Soon after the product was launched, the Afghan National Police found that under the previous cash model, 10% of their workforce were ghost police officers who did not exist; their salaries had been pocketed by others. When corrected in the new system, many police officers believed that they had received a raise or that there had been a mistake, as their salaries rose significantly. The National Police discovered that there was so much corruption when payments had been made using the previous model that the policemen didn’t know their true salary. The service has been so successful that it has been expanded to include limited merchant payments, peer-to-peer transfers, loan disbursements and payments.
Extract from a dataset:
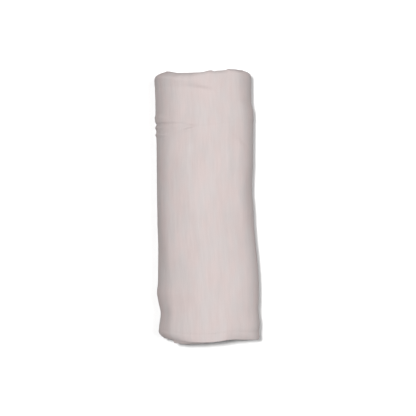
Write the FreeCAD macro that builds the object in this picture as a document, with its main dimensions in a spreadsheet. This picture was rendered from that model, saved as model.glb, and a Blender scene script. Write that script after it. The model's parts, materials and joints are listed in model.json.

So while, as Meyer admits, “there isn’t much evidence of m-payments facilitating crime”, there is compelling evidence that M-Pesa and its offshoots have done a vast amount of good in poor and troubled places around the world.

The Takeaway


All that being said, I fully expect that national governments, as well as intergovernmental organizations, will soon start erecting a stricter regulatory framework around M-Pesa and its kin. We already know that the use of airtime as currency has attracted the attention of various authorities, for the reasons given by Meyer. I can only hope that, whatever new rules end up being introduced, they will take into account the good that tradable airtime does and do not end up destroying a fledgling industry that is improving the lives of so many people.